## Start

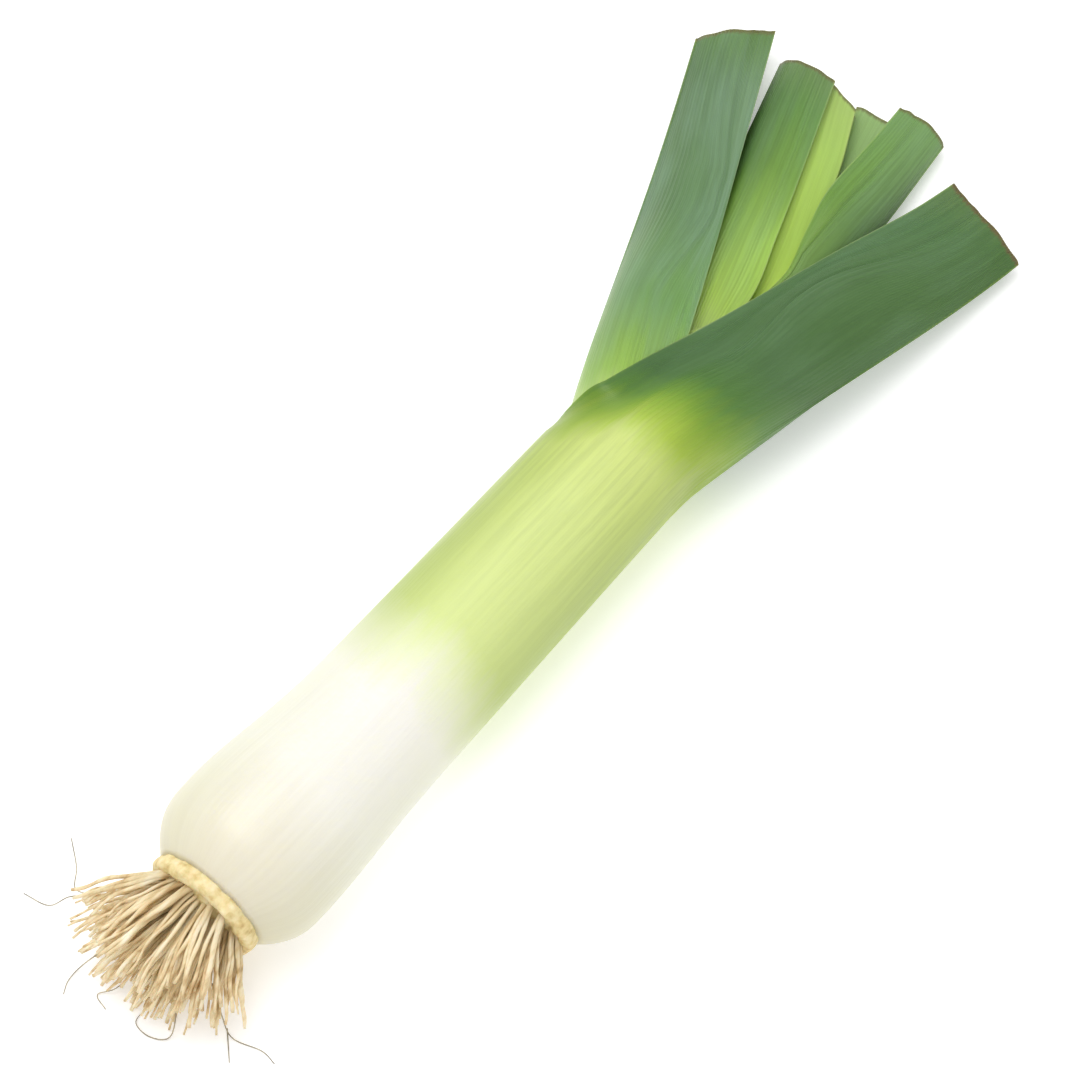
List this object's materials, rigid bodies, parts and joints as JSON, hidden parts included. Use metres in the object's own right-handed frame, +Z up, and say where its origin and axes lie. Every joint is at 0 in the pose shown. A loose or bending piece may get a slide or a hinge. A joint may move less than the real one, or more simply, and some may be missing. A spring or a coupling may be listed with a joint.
{
  "type": "leek",
  "caption": "Trimmed leek lying on its side: a swollen white shaft of nested leaf sheaths, cut green leaves in two ranks and a brush of roots on its root plate.",
  "frame": {"origin": "on the flat of the belly, on the floor under the middle of the shaft, 85 mm from the root plate's ring", "axes": "+X along the shaft from the root plate to the leaf tips, +Y towards the rank of the second leaf, +Z up from the surface that the leek lies on"},
  "size_m": [0.3333, 0.1157, 0.0449],
  "materials": {
    "outer_leaf": "waxy",
    "second_leaf": "waxy",
    "inner_leaf": "waxy",
    "heart_leaf": "satin",
    "root_plate": "matt, corky",
    "root": "matt, fibrous"
  },
  "bodies": {
    "root": {"outer_leaf_right": "outer_leaf", "second_leaf_left": "second_leaf", "third_leaf_right": "inner_leaf", "fourth_leaf_left": "inner_leaf", "fifth_leaf_right": "heart_leaf", "heart_leaf": "heart_leaf", "root_plate": "root_plate", "root_01": "root", "root_02": "root", "root_03": "root", "root_04": "root", "root_05": "root", "root_06": "root", "root_07": "root", "root_08": "root", "root_09": "root", "root_10": "root", "root_11": "root", "root_12": "root", "root_13": "root", "root_14": "root", "root_15": "root", "root_16": "root", "root_17": "root", "root_18": "root", "root_19": "root", "root_20": "root", "root_21": "root", "root_22": "root", "root_23": "root", "root_24": "root", "root_25": "root", "root_26": "root", "root_27": "root", "root_28": "root", "root_29": "root", "root_30": "root", "root_31": "root", "root_32": "root", "root_33": "root", "root_34": "root", "root_35": "root", "root_36": "root", "root_37": "root", "root_38": "root", "root_39": "root", "root_40": "root"}
  },
  "joints": []
}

## End

What you have to do: Restate the data above word for word.

Answer to this task:
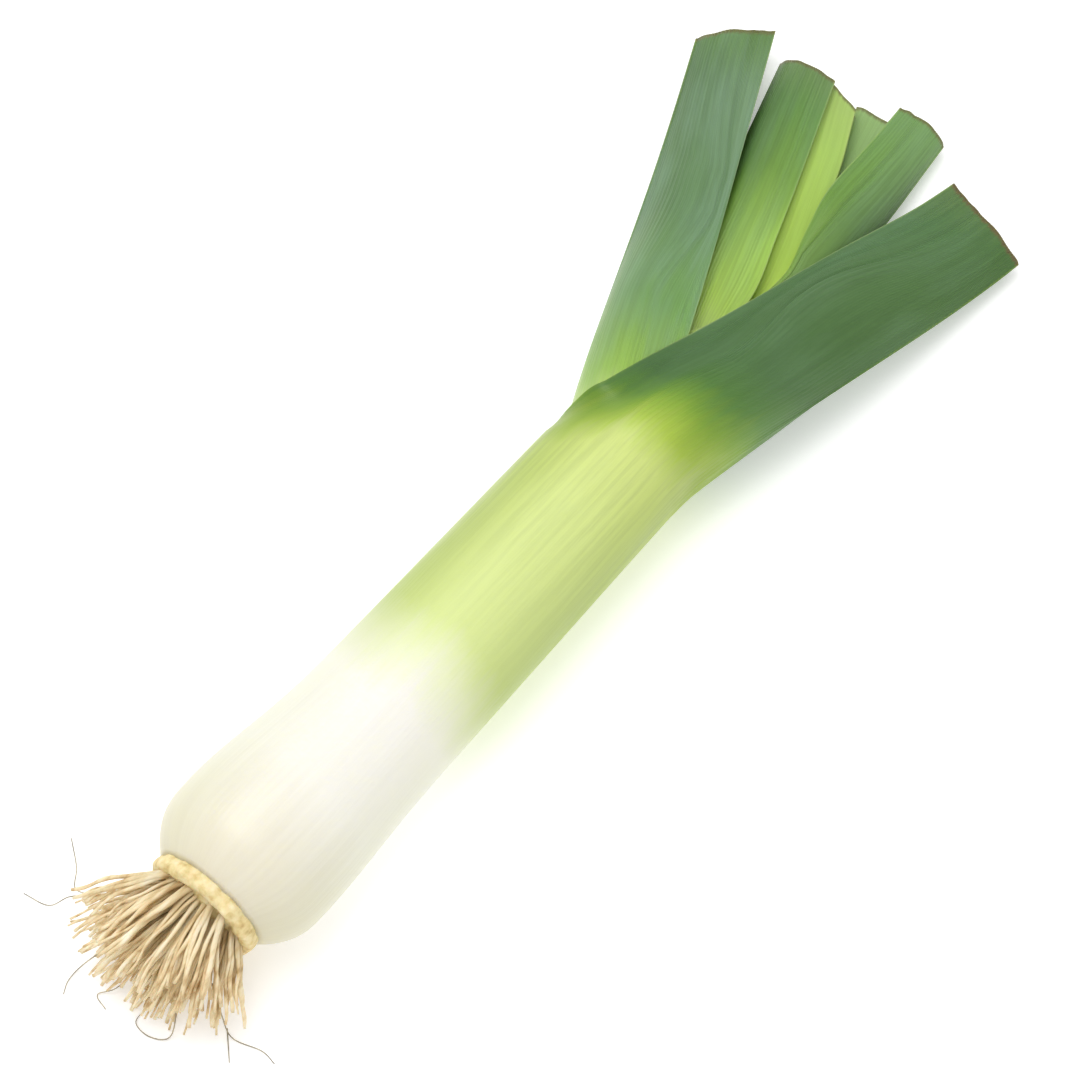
List this object's materials, rigid bodies, parts and joints as JSON, hidden parts included. Use metres in the object's own right-handed frame, +Z up, and say where its origin and axes lie. Every joint is at 0 in the pose shown. A loose or bending piece may get a slide or a hinge. A joint may move less than the real one, or more simply, and some may be missing. A spring or a coupling may be listed with a joint.
{
  "type": "leek",
  "caption": "Trimmed leek lying on its side: a swollen white shaft of nested leaf sheaths, cut green leaves in two ranks and a brush of roots on its root plate.",
  "frame": {"origin": "on the flat of the belly, on the floor under the middle of the shaft, 85 mm from the root plate's ring", "axes": "+X along the shaft from the root plate to the leaf tips, +Y towards the rank of the second leaf, +Z up from the surface that the leek lies on"},
  "size_m": [0.3333, 0.1157, 0.0449],
  "materials": {
    "outer_leaf": "waxy",
    "second_leaf": "waxy",
    "inner_leaf": "waxy",
    "heart_leaf": "satin",
    "root_plate": "matt, corky",
    "root": "matt, fibrous"
  },
  "bodies": {
    "root": {"outer_leaf_right": "outer_leaf", "second_leaf_left": "second_leaf", "third_leaf_right": "inner_leaf", "fourth_leaf_left": "inner_leaf", "fifth_leaf_right": "heart_leaf", "heart_leaf": "heart_leaf", "root_plate": "root_plate", "root_01": "root", "root_02": "root", "root_03": "root", "root_04": "root", "root_05": "root", "root_06": "root", "root_07": "root", "root_08": "root", "root_09": "root", "root_10": "root", "root_11": "root", "root_12": "root", "root_13": "root", "root_14": "root", "root_15": "root", "root_16": "root", "root_17": "root", "root_18": "root", "root_19": "root", "root_20": "root", "root_21": "root", "root_22": "root", "root_23": "root", "root_24": "root", "root_25": "root", "root_26": "root", "root_27": "root", "root_28": "root", "root_29": "root", "root_30": "root", "root_31": "root", "root_32": "root", "root_33": "root", "root_34": "root", "root_35": "root", "root_36": "root", "root_37": "root", "root_38": "root", "root_39": "root", "root_40": "root"}
  },
  "joints": []
}